UPDATE: eBay auctions relisted and the first of the new art items has been posted on Etsy.
Recapping the recent events of February 2017, just the last month, to remind everyone that despite appearances, a lot of updates do actually happen on my web network if you keep looking:
-eBay auctions with low starting bids continue. Look at these three in particular, especially the top two as they’ve gotten relatively few views so far compared to the third but are nonetheless impressive value:
-The new batch of polls continue to go largely ignored by website visitors. I’ve gotten *hundreds* of visitors to my websites in the past week, over 700 actually, but the polling page seems to be a bit hard for them to find for whatever reason.
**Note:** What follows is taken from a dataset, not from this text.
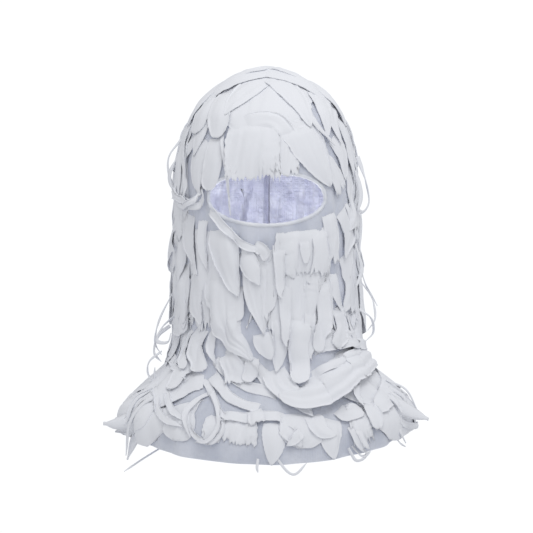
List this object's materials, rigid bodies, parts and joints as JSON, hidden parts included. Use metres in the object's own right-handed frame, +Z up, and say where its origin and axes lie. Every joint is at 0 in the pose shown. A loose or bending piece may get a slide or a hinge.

It’s a shame, too, given the amazing opportunity for the few who actually take a look at that page.
-Membership options just launched. There are some stupendous perks to being a subscriber and signing up for a Premium Membership status here.
The most obvious is free shipping while a member and 15% or more off all HornbostelProductions.com store items. You could get some great bargains on handmade art doing that right now. $4.99/year for 15% or more off everything, and a list of other extras. Really reasonable.
-Ground work laid for some big stuff updated in the next 30 days. As in, major news related to ‘Spiral Skies’, release of House Trek content, and a new batch of HD stock footage, as well as more comics stuff, finally a new vlog entry, and continued expansion of the articles section with even more valuable information. There’s a lot of work going on behind the scenes and it’ll be publically revealed over time.
-That goofball auction of five hours of my time. Nobody bid, but I am not really surprised given the brevity of the auction. It was kind of an experiment and it failed. Time to move on. Maybe I’ll try that idea again later on with a longer build up beforehand.